The most common health problem for a foreigner in Benin are different kinds of stomach problems and malaria. The medication against cholera protects from stomach bugs and anti-malaria treatments and insecticides help protecting from malaria. Sometimes stomach problems occur with malaria, so in case of a feverish stomach bug one should always make sure it is not malaria and have it tested. Beninese doctors are used to diagnosing and treating malaria.
The tap water in Grand-Popo is suitable for drinking, but for some it can still cause symptoms if it has not been boiled. In conditions of extreme heat, one should remember to drink at least three litres a day.
Vaccinations needed for Benin: yellow fever (to travel to Benin you need a certificate of the yellow fever vaccination), diphtheria-tetanus, MPR-measles, polio, hepatitis A.
Additional vaccines: hepatitis B, typhoid fever, meningococcus, cholera.
There are three different anti-malaria treatments available in Finland:
Lariam (a pill once a week)
Malarone (a pill every day)
Doxycycline (a pill every day; antibiotic)

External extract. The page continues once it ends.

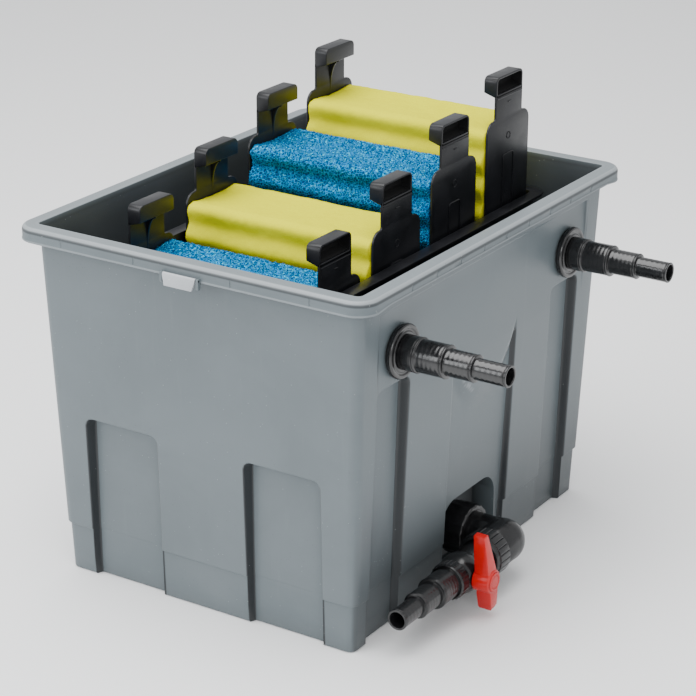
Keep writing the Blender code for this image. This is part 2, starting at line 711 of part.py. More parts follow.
def build_drain_wall(black, rubber):
    """The drain's bulkhead through the pocket wall, with its seals and nuts."""
    wall = wall_x(0) - POCKET_DEPTH

    def centre(x):
        return (x, DRAIN_Y, DRAIN_Z)

    ring("drain_gasket", rubber, along((1, 0, 0), centre(wall + GAP)), COLLAR_R - 0.004, THREAD_R + FIT,
         GASKET_T)
    back = wall + GASKET_T + 2 * GAP
    thread = back - (wall - WALL_T - NUT_T * 0.8 - 0.002)
    bm = bmesh.new()
    turned(bm, [(THREAD_R, -thread), (THREAD_R, 0.0), (COLLAR_R - 0.002, 0.0), (COLLAR_R - 0.002, 0.006),
                (THREAD_BORE, 0.006), (THREAD_BORE, -thread)], along((1, 0, 0), centre(back)))
    new_object("drain_bulkhead", bm, black, smooth=True)
    nut("drain_locknut", black, along((-1, 0, 0), centre(wall - WALL_T - GAP)), NUT_R, THREAD_R + FIT,
        NUT_T * 0.8)
    start = back + 0.006 + GAP
    bm = bmesh.new()
    lobes = 16
    outer_steps = lobes * 2
    rings = []
    for radius, x in ((COLLAR_R, start), (COLLAR_R, COLLAR_FRONT - 0.0012), (COLLAR_R - 0.001,
            COLLAR_FRONT)):
        points = []
        for i in range(outer_steps):
            turn = 2 * math.pi * i / outer_steps
            wave = radius - 0.0007 * (1 + math.cos(lobes * turn)) / 2
            points.append((x, DRAIN_Y + wave * math.cos(turn), DRAIN_Z + wave * math.sin(turn)))
        rings.append(points)
    bore = PIPE_R + FIT
    for x in (COLLAR_FRONT, start):
        rings.append([(x, DRAIN_Y + bore * math.cos(2 * math.pi * i / outer_steps),
                       DRAIN_Z + bore * math.sin(2 * math.pi * i / outer_steps)) for i in range(outer_steps)])
    loft(bm, rings, closed=True)
    new_object("drain_collar_nut", bm, black, smooth=True)
    return start


def build_elbow(start, black):
    """Elbow with a domed corner, out of the collar along +X and then towards -Y."""
    end = (UNION_Y[0] + UNION_Y[1]) / 2 + 0.006
    corner = (DRAIN_X, ELBOW_CORNER_Y, DRAIN_Z)
    neck = COLLAR_FRONT + 0.0008 - start
    bm = bmesh.new()
    turned(bm, [(PIPE_R, GAP), (PIPE_R, neck), (ELBOW_NECK_R, neck), (ELBOW_NECK_R, DRAIN_X - start)],
           along((1, 0, 0), (start, DRAIN_Y, DRAIN_Z)), 32, False)
    elbow = new_object("drain_elbow", bm, black, smooth=True)
    bm = bmesh.new()
    bmesh.ops.create_uvsphere(bm, u_segments=32, v_segments=20, radius=ELBOW_DOME_R)
    bmesh.ops.translate(bm, verts=bm.verts[:], vec=corner)
    boolean(elbow, new_object("elbow_dome", bm, None), "UNION")
    bm = bmesh.new()
    shoulder = corner[1] - UNION_Y[0] - GAP
    turned(bm, [(ELBOW_R, 0.0), (ELBOW_R, shoulder), (PIPE_R, shoulder), (PIPE_R, corner[1] - end)],
           along((0, -1, 0), corner), 32, False)
    boolean(elbow, new_object("elbow_run", bm, None), "UNION")
    bm = bmesh.new()
    turned(bm, [(PIPE_BORE, -0.01), (PIPE_BORE, DRAIN_X - start)],
           along((1, 0, 0), (start, DRAIN_Y, DRAIN_Z)), 32, False)
    boolean(elbow, new_object("elbow_bore_in", bm, None), "DIFFERENCE")
    bm = bmesh.new()
    bmesh.ops.create_uvsphere(bm, u_segments=32, v_segments=20, radius=PIPE_BORE + 0.0003)
    bmesh.ops.translate(bm, verts=bm.verts[:], vec=(DRAIN_X, DRAIN_Y, DRAIN_Z))
    boolean(elbow, new_object("elbow_bore_turn", bm, None), "DIFFERENCE")
    bm = bmesh.new()
    turned(bm, [(PIPE_BORE, 0.0), (PIPE_BORE, 0.06)],
           along((0, -1, 0), (DRAIN_X, DRAIN_Y, DRAIN_Z)), 32, False)
    boolean(elbow, new_object("elbow_bore_out", bm, None), "DIFFERENCE")
    return end


def build_valve(elbow_end, black, white, rubber):
    """Union nut, valve body with its seats, and the stepped hose tail."""

    def down(y):
        return along((0, -1, 0), (DRAIN_X, y, DRAIN_Z))

    body_start = elbow_end - GAP
    bm = bmesh.new()
    turned(bm, [(UNION_R, 0.0), (UNION_R, UNION_Y[0] - UNION_Y[1]), (PIPE_R + FIT,
            UNION_Y[0] - UNION_Y[1]), (PIPE_R + FIT, 0.0)],
           down(UNION_Y[0]))
    new_object("valve_union_nut", bm, black, smooth=True)
    bulge = []
    for i in range(9):
        turn = math.radians(-27.0 + 61.0 * i / 8)
        bulge.append((VALVE_R * math.cos(turn), body_start - VALVE_Y + VALVE_R * math.sin(turn)))
    cavity = BALL_R + 0.0006
    inside = []
    mouth = math.asin((BALL_BORE + 0.004) / cavity)
    for i in range(7):
        turn = (math.pi / 2 - mouth) * (1 - 2 * i / 6)
        inside.append((cavity * math.cos(turn), body_start - VALVE_Y + cavity * math.sin(turn)))
    seat = BALL_BORE + 0.004
    spigot = TAIL_NUT_R - 0.0032
    finish = body_start - (TAIL_NUT_Y[1] + 0.0055)
    profile = [(PIPE_R, 0.0)] + bulge + [(spigot, body_start - TAIL_NUT_Y[0] - 0.003), (spigot, finish),
               (seat, finish)] + inside + [(seat, 0.0)]
    bm = bmesh.new()
    turned(bm, profile, down(body_start))
    body = new_object("valve_body", bm, black, smooth=True)
    boss_x = DRAIN_X + VALVE_R + 0.0005
    bm = bmesh.new()
    turned(bm, [(0.0095, 0.0), (0.0095, boss_x - DRAIN_X - 0.020)], along((1, 0, 0), (DRAIN_X + 0.020,
            VALVE_Y, DRAIN_Z)), 24, False)
    boolean(body, new_object("stem_boss", bm, None), "UNION")
    bm = bmesh.new()
    turned(bm, [(STEM_R + FIT, 0.0), (STEM_R + FIT, 0.04)], along((1, 0, 0), (DRAIN_X + 0.010, VALVE_Y,
            DRAIN_Z)), 20, False)
    boolean(body, new_object("stem_hole", bm, None), "DIFFERENCE")
    bm = bmesh.new()
    turned(bm, [(0.0077, 0.0), (0.0077, 0.02)], along((1, 0, 0), (boss_x - 0.003, VALVE_Y, DRAIN_Z)),
           20, False)
    boolean(body, new_object("seal_seat", bm, None), "DIFFERENCE")
    ring("stem_seal", rubber, along((1, 0, 0), (boss_x - 0.003 + GAP, VALVE_Y, DRAIN_Z)), 0.0074,
         STEM_R + FIT, 0.0024)
    bore = BALL_BORE + 0.0005
    for name, sign in (("inlet_seat", 1), ("outlet_seat", -1)):
        face = VALVE_Y + sign * (math.sqrt(BALL_R ** 2 - bore ** 2) + 0.0006)
        ring(name, white, along((0, sign, 0), (DRAIN_X, face, DRAIN_Z)), seat - GAP, bore, 0.0030)
    ring("tail_nut", black, down(TAIL_NUT_Y[0]), TAIL_NUT_R, spigot + FIT, TAIL_NUT_Y[0] - TAIL_NUT_Y[1])
    root = body_start - finish - GAP
    first = root - TAIL_NUT_Y[1]
    steps = ((spigot, first),) + ((TAIL_STEPS[1][0], TAIL_STEPS[1][1] - 0.0015),) + TAIL_STEPS[2:]
    bm = bmesh.new()
    turned(bm, tail_profile(steps, TAIL_BORE), down(root))
    new_object("drain_hose_tail", bm, black, smooth=True)
    return boss_x


def section(inner, outer, half, height):
    """One flat section of a lever arm, in the lever's own frame."""
    return [Vector((x, y, height)) for x, y in ((inner, -half), (outer, -half), (outer, half), (inner,
            half))]


def build_handle(boss_x, red, steel, white):
    """Ball, stem, lever and cap, which turn together about the stem."""
    pivot = (DRAIN_X, VALVE_Y, DRAIN_Z)
    tilt = Matrix.Translation(pivot) @ Matrix.Rotation(math.radians(LEVER_TILT), 4, "X")
    bm = bmesh.new()
    bmesh.ops.create_uvsphere(bm, u_segments=28, v_segments=16, radius=BALL_R)
    bmesh.ops.transform(bm, matrix=tilt, verts=bm.verts[:])
    ball = new_object("valve_ball", bm, white, pivot, smooth=True)
    bm = bmesh.new()
    turned(bm, [(BALL_BORE, -0.03), (BALL_BORE, 0.03)], tilt, 24, False)
    boolean(ball, new_object("ball_bore", bm, None), "DIFFERENCE")
    hub_start, hub_end = boss_x + 2 * GAP, DRAIN_X + HUB_END
    bm = bmesh.new()
    turned(bm, [(STEM_R, BALL_R + GAP), (STEM_R, hub_start + 0.006 - DRAIN_X)], along((1, 0, 0), pivot),
           20, False)
    new_object("valve_stem", bm, steel, pivot, smooth=True)
    bm = bmesh.new()
    turned(bm, [(HUB_R, HUB_SKIRT), (HUB_R, HUB_END - 0.0015), (HUB_R - 0.0015, HUB_END)],
           along((1, 0, 0), pivot), 32, False)
    lever = new_object("valve_handle", bm, red, pivot, smooth=True)
    inside = hub_start - DRAIN_X
    arms = (("upper_arm", LEVER_UP, 0.0045, 1), ("lower_arm", LEVER_DOWN, 0.0065, -1))
    for (name, reach, thick, sign), inner, outer in zip(arms, LEVER_IN, LEVER_OUT):
        root = section(inside + 0.0006, HUB_END - 0.003, HUB_R * 0.66, 0.0)
        neck = section(inner, LEVER_ROOT_OUT, HUB_R * 0.64, sign * HUB_R * 0.9)
        tip = section(inner, outer, thick, sign * (reach - 0.003))
        end = section(inner + 0.002, outer - 0.002, thick - 0.002, sign * reach)
        bm = bmesh.new()
        loft(bm, [[tilt @ point for point in ring] for ring in (root, neck, tip, end)])
        boolean(lever, new_object(name, bm, None), "UNION")
    bm = bmesh.new()
    turned(bm, [(HUB_R - 0.0006, HUB_SKIRT - 0.0004), (HUB_BORE_R, HUB_SKIRT + 0.0022), (HUB_BORE_R, inside)],
           along((1, 0, 0), pivot), 32, False)
    boolean(lever, new_object("boss_room", bm, None), "DIFFERENCE")
    bm = bmesh.new()
    turned(bm, [(STEM_R + FIT, 0.0), (STEM_R + FIT, 0.0065 + 2 * GAP)],
           along((1, 0, 0), (hub_start - 0.0005, VALVE_Y, DRAIN_Z)), 20, False)
    boolean(lever, new_object("stem_socket", bm, None), "DIFFERENCE")
    bm = bmesh.new()
    turned(bm, [(CAP_R, 0.0), (CAP_R - 0.0006, 0.0012)],
           along((1, 0, 0), (hub_end + GAP, VALVE_Y, DRAIN_Z)), 28, False)
    new_object("handle_cap", bm, red, pivot, smooth=True)


# ---- the whole filter ---------------------------------------------------------------------
def main():
    for obj in list(bpy.data.objects):
        bpy.data.objects.remove(obj, do_unlink=True)
    grey = plastic("tub_grey", (0.25, 0.28, 0.29), 0.45)
    light_grey = plastic("clip_grey", (0.55, 0.58, 0.60), 0.45)
    black = plastic("black_plastic", (0.012, 0.012, 0.013), 0.35)
    rubber = plastic("rubber", (0.02, 0.02, 0.02), 0.7)
    yellow = plastic("yellow_foam", (0.85, 0.78, 0.03), 0.95)
    blue = plastic("blue_foam", (0.03, 0.30, 0.60), 0.95)
    red = plastic("red_plastic", (0.60, 0.02, 0.01), 0.35)
    white = plastic("valve_white", (0.75, 0.75, 0.72), 0.4)
    steel = plastic("stem_grey", (0.3, 0.3, 0.31), 0.4)
    build_tub(grey)
    build_clips(light_grey, black)
    build_tray(black)
    build_grid(black)
    for i in range(MODULES):
        y = (i - (MODULES - 1) / 2) * MODULE_PITCH
        foam = (blue, "blue_foam") if i % 2 == 0 else (yellow, "yellow_foam")
        build_cartridge(i + 1, y, SEATED_TOP + LIFTS[i], black, foam[0], foam[1])
    build_fitting("inlet", FITTING_Y, black, rubber)
    build_fitting("outlet", -FITTING_Y, black, rubber)
    collar_start = build_drain_wall(black, rubber)
    elbow_end = build_elbow(collar_start, black)
    boss_x = build_valve(elbow_end, black, white, rubber)
    build_handle(boss_x, red, steel, white)


main()
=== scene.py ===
"""Looks of the multi-chamber pond box filter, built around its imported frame.
Metres, +Z up, the origin at the centre of the tub's underside."""

import math

import bmesh
import bpy
import numpy as np
from mathutils import Matrix, Vector


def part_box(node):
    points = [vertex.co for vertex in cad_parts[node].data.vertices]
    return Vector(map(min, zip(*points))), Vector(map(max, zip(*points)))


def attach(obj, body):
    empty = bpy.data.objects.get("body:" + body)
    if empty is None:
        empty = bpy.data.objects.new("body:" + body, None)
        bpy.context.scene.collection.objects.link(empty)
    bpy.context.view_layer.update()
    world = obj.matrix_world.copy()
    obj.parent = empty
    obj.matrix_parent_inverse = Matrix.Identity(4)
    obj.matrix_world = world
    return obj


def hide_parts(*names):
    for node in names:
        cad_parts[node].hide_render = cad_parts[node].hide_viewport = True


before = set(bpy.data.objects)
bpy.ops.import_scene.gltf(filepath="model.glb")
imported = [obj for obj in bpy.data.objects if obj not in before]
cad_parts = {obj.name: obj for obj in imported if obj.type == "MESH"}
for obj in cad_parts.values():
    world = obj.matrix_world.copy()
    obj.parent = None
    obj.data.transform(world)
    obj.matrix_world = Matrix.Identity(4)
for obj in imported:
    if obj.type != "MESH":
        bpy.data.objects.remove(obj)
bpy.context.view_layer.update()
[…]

You should note that doxycycline is an antibiotic based medicine. It is prescribed by doctors in Finland when wanting to avoid the side effects of Lariam that can sometimes be serious. It is taken daily, same as Malarone, but is cheaper. The problem with doxycycline, however, is that being an antibiotic in itself, it narrows down possible treatments if one actually comes down with malaria. This is why many doctors in Africa do not recommend using it.
You should note that the anti-malaria treatment does not provide a 100% protection against malaria and it is very important to protect oneself with clothes and insect repellent. Remember to attach well your mosquito net under the mattress!
Paracetamol for painkiller (ibuprofen is not recommended in the tropic).
Medications for stomach bugs and diarrhoea (e.g. Imodium: good if you need to travel when you’re sick, lactic acid bacteria: prevent stomach problems and e.g. Osmosal for hydration).
The sun at noon burns the skin quickly, and you should avoid direct sunlight between 11am and 3pm. Sun screen (with at least 30 SPF) helps temporarily, but the best way to protect your skin are protective, light clothes and staying in the shadow.
Doctors and hospitals
The nearby city of Comé has a health centre and a laboratory. You can also have a doctor to come to Grand-Popo. There is also a well-equipped pharmacy in Comé, where you can find anti-malaria medication and antibiotics. In addition to the health centre, the regional hospital is located in Comé.
There is also a health centre in Grand-Popo, and Villa Karo has a medicine cabinet for stomach bugs and minor illnesses.